If this sounds all rather metaphysical and abstract, then you’ve read accurately: It is. In the vast majority of copyright lawsuits, these distinctions aren’t nearly so arcane. In fact, it’s relatively rare to see a copyright case argued or decided on the ground that the copyright claimant does or does not have an intangible “work” that is eligible for consideration as an original work of authorship. The “work-iness” of something is almost always bound up with its “originality,” and “originality,” yeah-or-nay, almost always determines the status of the plaintiff’s legal right. But the fact that the argument is so rare may just go to show us how deeply embedded in the law are the assumptions that works exist as immaterial, conceptual “objects” that can be distinguished from the material forms in which they may be created and distributed, legally as well as creatively, and that despite the vagaries of how they are defined, they matter fundamentally to the framework of copyright law. When those assumptions get tested, as I think that they did in Star Athletica, the legal system doesn’t have a good vocabulary for hashing out the answer. When the Court concludes that a PGS work exists when we can imagine that it exists, the legal rule has the ring of what is sometimes called the Tinkerbell Effect.[2] We see the work if we believe that the work exists.
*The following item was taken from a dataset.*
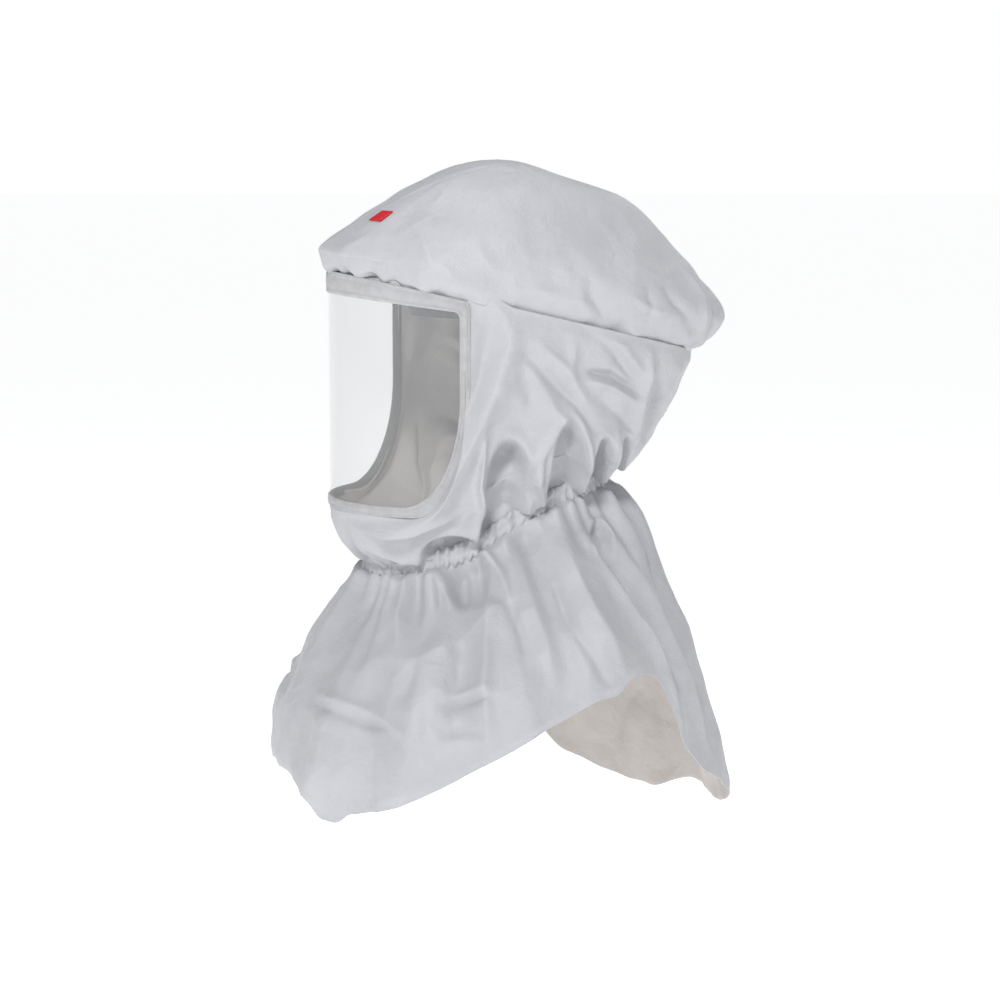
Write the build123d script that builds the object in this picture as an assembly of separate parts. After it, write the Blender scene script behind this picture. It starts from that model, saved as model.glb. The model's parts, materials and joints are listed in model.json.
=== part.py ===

The practical, on the ground implications of Star Athletica will be difficult to discern for a while. On the one hand, the Court has given lawyers and business a single interpretation of a part of copyright law that for many years was subject to multiple appellate views. Some of those earlier cases are now, unambiguously, overruled. On the other hand, the proof of the legal pudding is always in the eating. We’ll all be watching to see what creative lawyers do with the Supreme Court’s ruling in cases yet to come.